Naive load: just a regular document.body.appendChild(myScriptElement). Your new JS loads and runs. But the problem is that it can't tell the difference between the loader JS and a stranger - there's no way to block access to functions and variables selectively. Anything can be overwritten or used by someone else. And you can't scope things internally either, because you'd be locking out the original script (loader) too.

So you have to leave things in the open, but you don't want anyone changing your functions. Idea: using an entry way (one function), attach all that is in the loaded JS's scope to the internal scope of the loader JS, then delete reference to yourself. This would give all the 2nd JS's assets to the protected scope of the 1st JS - which no external scope one can reference. Problem - this only works if you trust the that the first person through the "entry way" is the loader. If the first person through the gate is a stranger - then you've just given away everything to that stranger instead of the loader. How can we guarantee that the first person to call the gateway function is the loader?

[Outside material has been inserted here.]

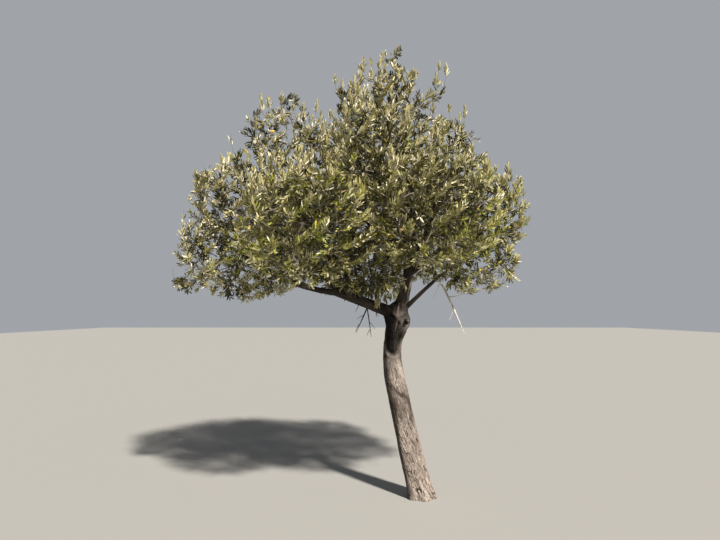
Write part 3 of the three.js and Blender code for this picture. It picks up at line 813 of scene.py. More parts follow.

The only guarantee the browser provide is that the element's "onload" (or "onreadystatechange") functions will be called before the ones that were attached using attachEvent/addEventListener. "Ok, great, so just make your callback the element's attribute function"? Well no, because if we assume malicious code is on the page, then it could just replace you as the attribute callback function. All malicious code needs is a reference to the element. In fact, even if you placed some checks, malicious code could store your callback, replace it, then when the event has occurred, it would replace the loaded module with a malicious module, reattach your function, then dispatch your callback. A whole list of nasty things could happen if malicious code got reference to your callback function. The summary being - you can't allow anyone else reference to either your element OR your callback function. But HOW??

That's part 2...

Security Sandbox, Flash, Data URLS, and Chrome browser


Recently I was creating a test page (HTML) for injecting HTML from a TextArea into an iframe. Of course I was doing more than just that, but we don't need to go into it. I didn't want the Iframe to be on the same domain as the page (ie.  I didn't want the injected HTML/JS to have access to the parent frame, the parent frame's DOM Storage, nor the parent frame's cookies). I of course -could- have just loaded in a random subdomain and injected it using innerHTML of the HTMLElement node, this would fix my problem, but it would be nice not to do that. So I chose to use Data URLs.
Big mistake.
Interestingly, the "domain" of a Data URL is an empty string. Which no matter what, is different than the parent frame - even running a local system file, the domain is "localhost", which is obviously not equal to the empty string and therefore cannot talk to each other. I tried to just set cookies or DOM Storage from this "" (empty string) domain, but Chrome throws Exceptions. I tried setting the document.domain of the parent frame to "", but again, got exceptions. Great, actually - all is working well, as it's supposed to, given Chrome's sandboxing. Just checking.
My real problem started when I mixed Flash into the equation.
The parent frame (either local or from web) can insert a Flash object which has access to the page scope. So from within the Flash, I can call functions which exist on the web page. This is critical to certain features of my SWF. There are restrictions to this too, but I'm fully aware of them and used to it - it all makes sense anyways, in regards to cross scripting and security.  
However, the anomaly which sparked my interest was the fact that the Flash object in the "" domain simply cannot get access to the page scope, no matter how much the page and the swf want to talk. All I can figure is that Chrome sees the domain as "" and Flash sees the domain as something else, which would impose cross scripting security. But worse than that, it seems that Flash sees the "" domain as LOCAL (non-net) **, whereas Chrome sees it as just another domain.
** this was something I figured out later and made all the problems make sense. I just thought I was dealing with some bug or oversight, but it turns out I'm trying to hack my way through the most important Flash security.

This means that there is simply no way to enable page scope access for the SWF inside the Data URL page without going to the global Flash settings and allowing ALL domains here http://www.macromedia.com/support/documentation/en/flashplayer/help/settings_manager04.html . 
Which most likely is something people aren't so willing to do. As a matter of fact, there's actually some bug there at the settings page when using both the "System" Flash settings AND the settings in the link there. Which means that devs like me who actually use the development features in that panel might have some problems. 

This got me thinking about ways around this. As I said above at the **, I didn't realize yet I was dealing with intentional security. After all, I don't need complex communication - just some small strings. Passing TO the SWF is as always, super easy. But passing information FROM the SWF is not. Within the SWF, without ExternalInterface, one is limited to app settings and network connections. I tried changing app settings, things like name, id, width/height, dispatching events, etc etc, which I knew wouldn't work and sure enough, they didn't. Then I tried from the other directing, taking the DOM object, which is apparently called an "NPObject" (which is just a wrapper around Flash, meaning "native plugin object" I imagine, restricting access to the object). On pages where the SWF has access to the scope already, you can read and write attributes on it, but sure enough, didn't have any luck within the Data URL page. I tried tricks like a javascript url from the SWF, but that was blocked. I tried the hash message method, but again, didn't work - I think due to the Data URL. I did have one idea which seems rather exotic - since Flash is treating the app as local (if indeed it is), then I could change the page location to another Data URL which loads the SWF as a DataURL. This second SWF would appear to be from the same domain as the page and such get page access. Two big "IF"s with this - can you even use a Data URL for a Flash object, and even then, would it really allow page access? Maybe one day I'll try it.

UPDATE: I tried it. Didn't work. In modern versions of Flash they stopped the ability (as in, you used to be able to do it) to use Data URIs. It seems like a major security hole if it did work. I'm just a year or two too late. Drat.